Description from
Flora of China
Cucumis argyi H. Léveillé; Momordica chinensis Sprengel; M. indica Linnaeus; M. sinensis Sprengel; Sicyos fauriei H. Léveillé.
Plants annual, scandent, many branched; stem and branches pubescent. Tendrils to 20 cm, puberulent, simple. Petiole slender, 4-6 cm, white pubescent at first, glabrescent; leaf blade ovate-reniform or suborbicular, 4-12 × 4-12 cm, membranous, puberulent on veins, 5-7-partite; lobes ovate-oblong, veins palmate, margin crenate or irregularly lobed, apex obtuse or acute; sinus semicircular. Plants monoecious. Male flowers solitary in axils of leaves; pedicel slender, 3-7 cm, puberulent, with a median bract; bract reniform or orbicular, 5-15 mm, entire, both surfaces puberulent; calyx segments ovate-lanceolate, 4-6 × 2-3 mm, white pubescent, apex acute; corolla yellow; segments obovate, 15-20 × 8-12 mm, pubescent, obtuse or retuse; stamens 3, free; anther cells conduplicate.

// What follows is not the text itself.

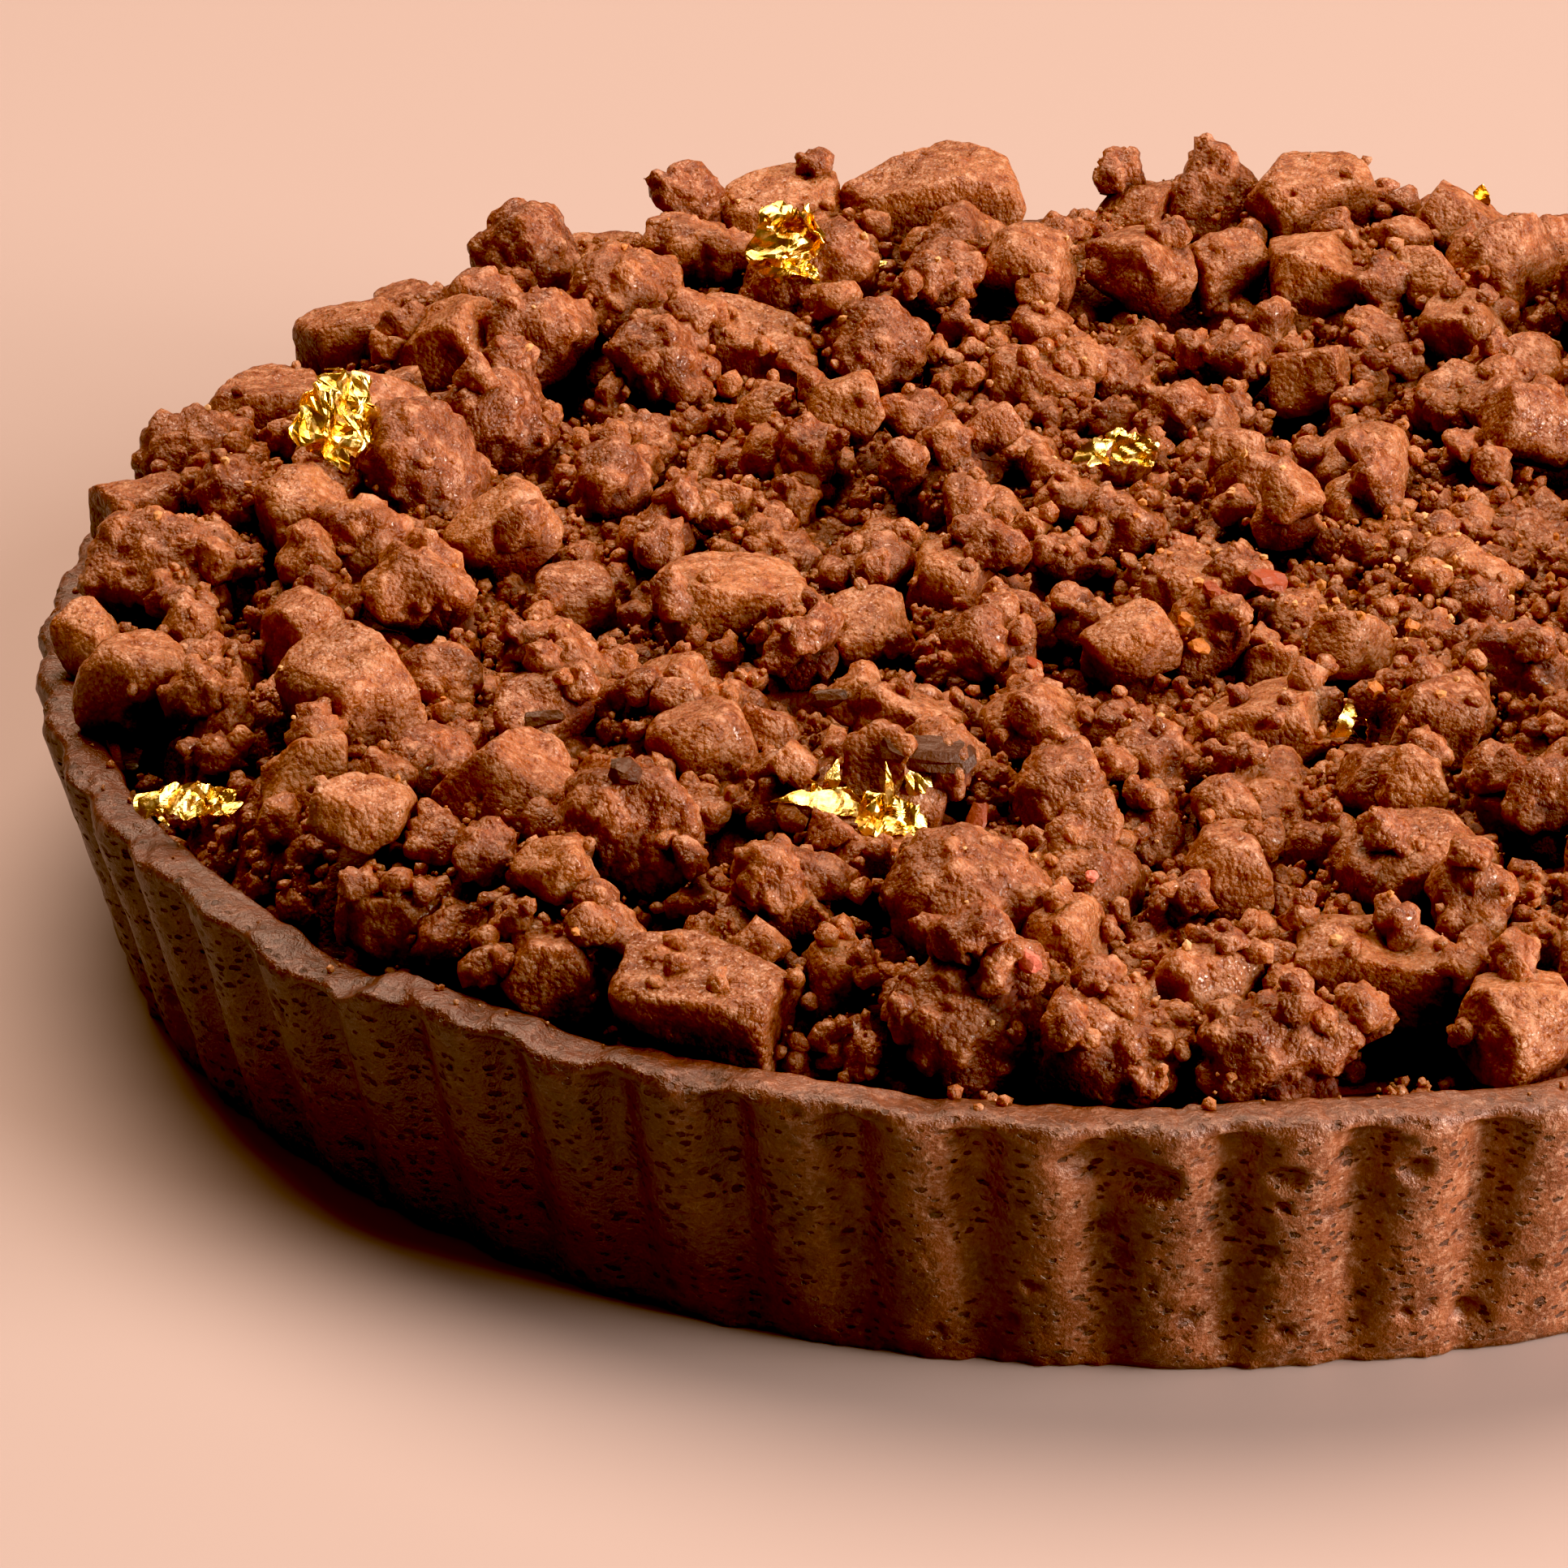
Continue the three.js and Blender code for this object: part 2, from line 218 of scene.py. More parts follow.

Female flowers solitary; pedicel 10-12 cm, with a bract at base; ovary fusiform, densely verrucose; stigmas expanded, 2-lobed. Fruit orange when mature, fusiform or cylindric, 10-20 cm, verrucose, 3-valved from apex. Seeds numerous, oblong, 15-20 × 10-15 cm. Fl. and fr. May-Oct.
The fruit is used as a vegetable; all parts of the plant are used medicinally.
Commonly cultivated in China [pantropical, also cultivated in temperate and tropical regions].